The Central Revolutionary Base, commonly called the Central Soviet (Zone), the Kiangsi–Fukien Soviet, or the Jiangxi–Fujian Soviet, was the largest component territory of the Chinese Soviet Republic, an unrecognized state established in November 1931 by Mao Zedong and Zhu De during the Chinese civil war. Geographically, the Jiangxi–Fujian Soviet-occupied the mountainous parts of Jiangxi and Fujian provinces of China and was home to the town of Ruijin, the county seat and headquarters of the Chinese Soviet government.

The Jiangxi-Fujian base area was defended ably by the First Red Front Army but in 1934 was finally overrun by the Kuomintang government's National Revolutionary Army in the Fifth of its Encirclement Campaigns. This last campaign in 1934-35 precipitated the most famous of the grand retreats known collectively as the Long March.

Beginning[edit]

On November 7, 1931, on the anniversary of the 1917 Russian Bolshevik Revolution, the Soviet Union helped organize a National Soviet People's Delegates Conference in Ruijin (瑞金), Jiangxi province. Ruijin was the county seat and was selected as the capital of the new Soviet republic. The "Chinese Soviet Republic" (Chinese: 中華蘇維埃共和國) was born, though the majority of China was still under the control of the nationalist Government of the Republic of China. On that day, they had an open ceremony for the new country, and Mao Zedong and other Communists attended a military parade. Claiming its own bank, printing its own money, and collecting tax through its own tax bureau, the modern Chinese Communist Party considers this the beginning of Two Chinas.

With Mao Zedong as both head of state (Chinese: 中央执行委员会主席) and head of government (人民委员会主席), the CSR expanded, especially within Jiangxi-Fujian, reaching a peak territory claim of more than 30,000 km2 (12,000 sq mi) and a population that numbered more than three million, covering considerable parts of two provinces (with Tingzhou in Fujian). Its economy was doing better than most other areas that were under the control of the Chinese warlords, though still suffered by comparison to non-warlord-controlled China. In addition to militia, its regular army numbered more than 140,000 by the early 1930s -- larger than the armies of most contemporary Chinese warlords, though still smaller than the Nationalist forces. The Chinese Red Army also possessed modern communications equipment, such as telephones, telegraphs, and radios, which most Chinese warlords' armies still lacked, and was regularly transmitting and receiving wireless coded messages.

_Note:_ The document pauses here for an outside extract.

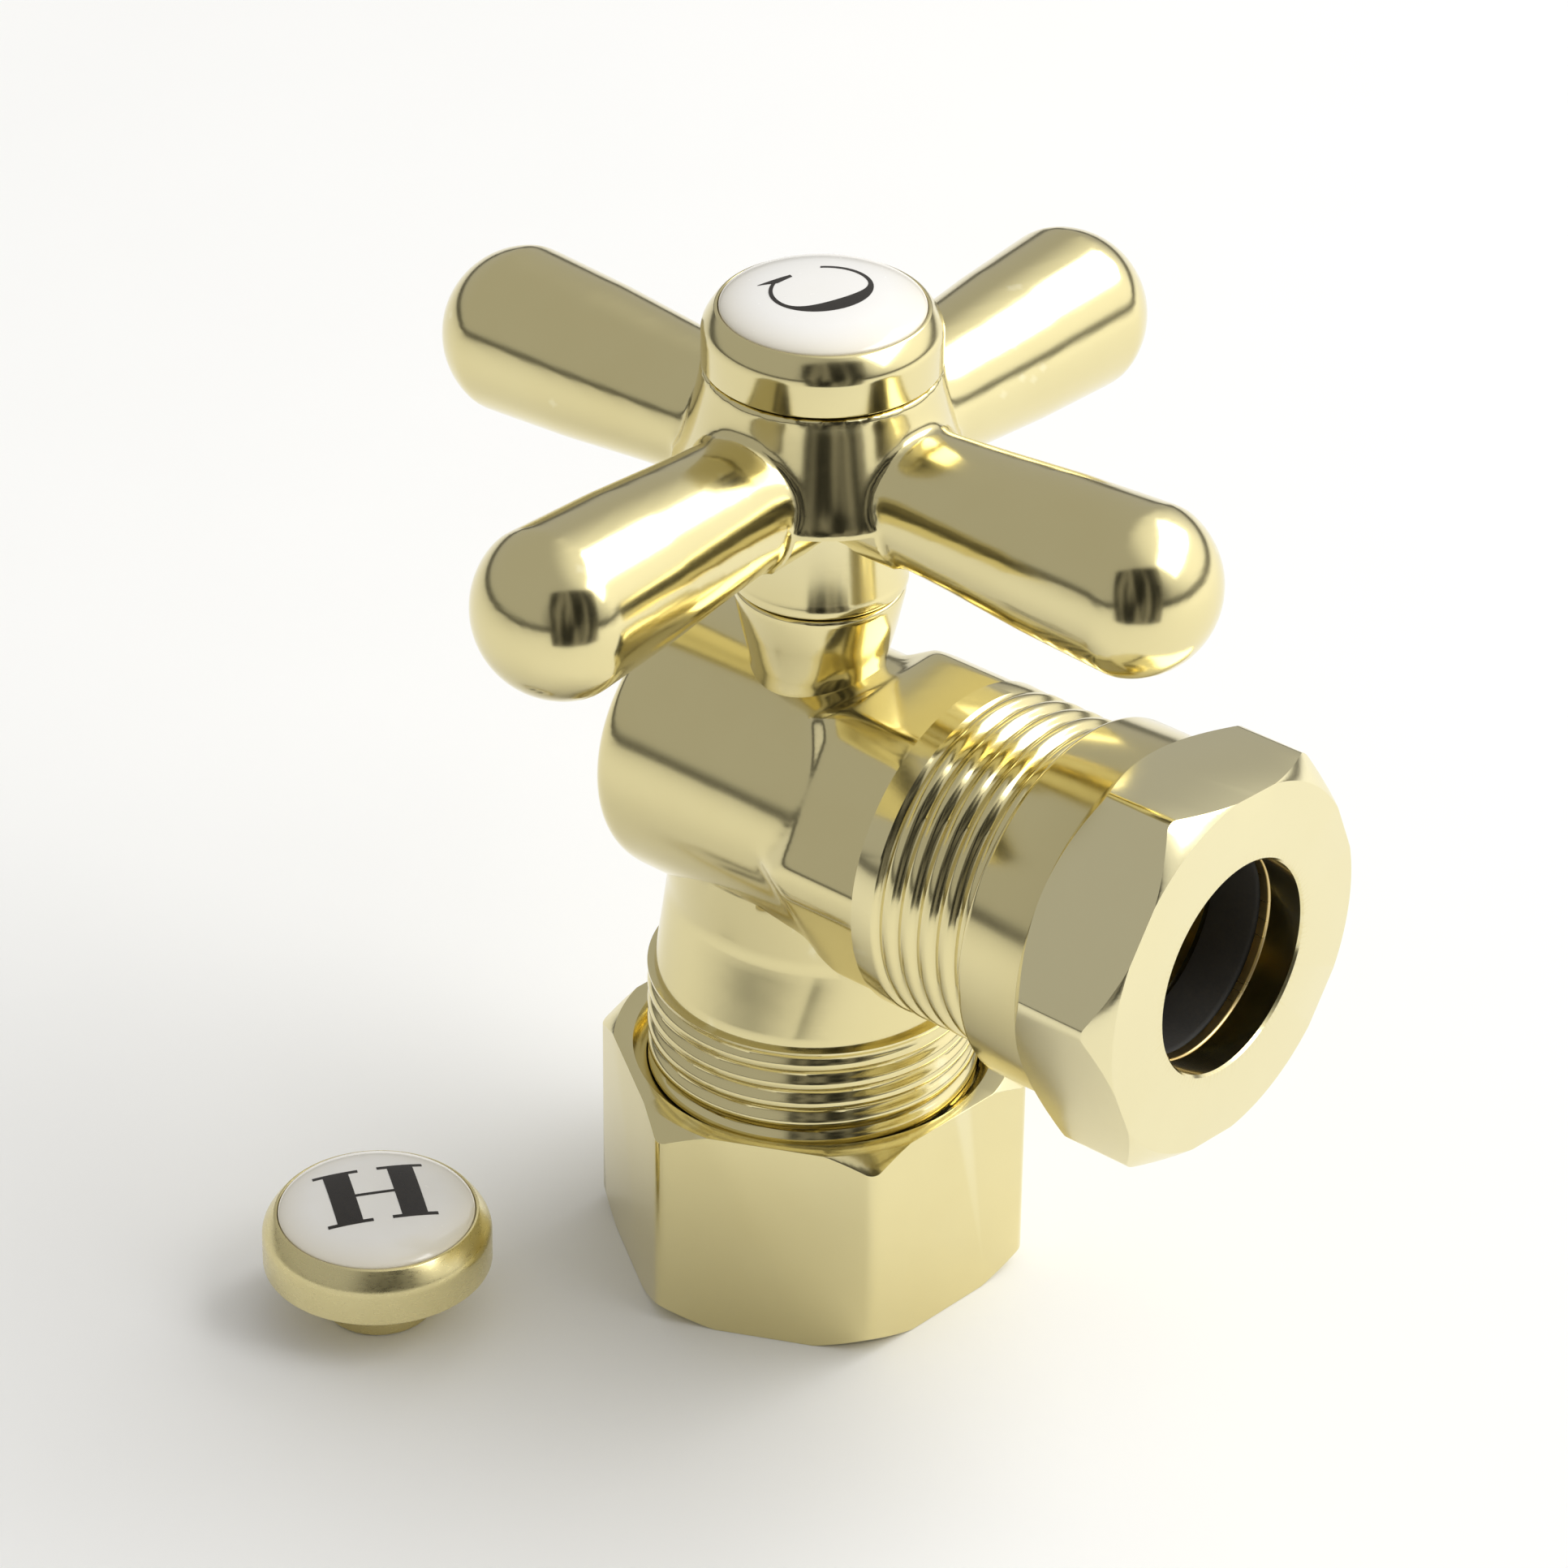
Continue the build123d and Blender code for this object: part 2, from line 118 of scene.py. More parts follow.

Purges and massacres[edit]

As Marc Opper (2018) wrote,[1]

In its drive to prevent defection to the GMD [also spelled "KMT"] and to ensure continued compliance, the CCP engaged in a widespread campaign of violence against civilians. The CCP detained those it suspected of being unreliable, confiscated their property, and organized them into hard labor brigades. Yet others were killed because they were regarded as suspect by the CCP because they criticized the CSR [Chinese Soviet Republic in Jiangxi]’s enormous extraction of manpower and resources. But by far the greatest amount of violence was against those the CCP suspected of being sympathetic to the advancing GMD. [...] Mass killings took place throughout the CSR in anticipation of the GMD attack, as well as prior to the CCP’s evacuation of territory. Mass executions of civilians were reported in Ruijin and Ningdu, and relief work by the Red Swastika Society, a religious charity, gave proper burials to thousands of bodies in Ningdu and Guangchang. The scale of the killing was so extensive that the then-leader of the CCP, Zhang Wentian, called for moderation, but only once and only briefly.

According to Li Weihan, a high-ranking communist in Jiangxi at the time, "The reaction from local authorities, he noted, was usually to send armed squads after those attempting to flee and kill them on the spot, producing numerous mass graves throughout the CSR [Chinese Soviet Republic in Jiangxi] that would later be uncovered by the KMT and its allies."[2] According to censuses, Jiangxi's population reduced 3.16 million from 1931 to January 1936 due to the Chinese Civil War,[3] among which, there was a drop of 700,000 (roughly 20%) in the 15 counties under the Jiangxi-Fujian Soviet.[4] Jon Halliday and Jung Chang in the book Mao: The Unknown Story, estimated all these 700,000 deaths, were attributable to the regime of Jiangxi-Fujian Soviet.[4] Causes of death included being murdered as class enemies, worked to death, or committed suicide.[4]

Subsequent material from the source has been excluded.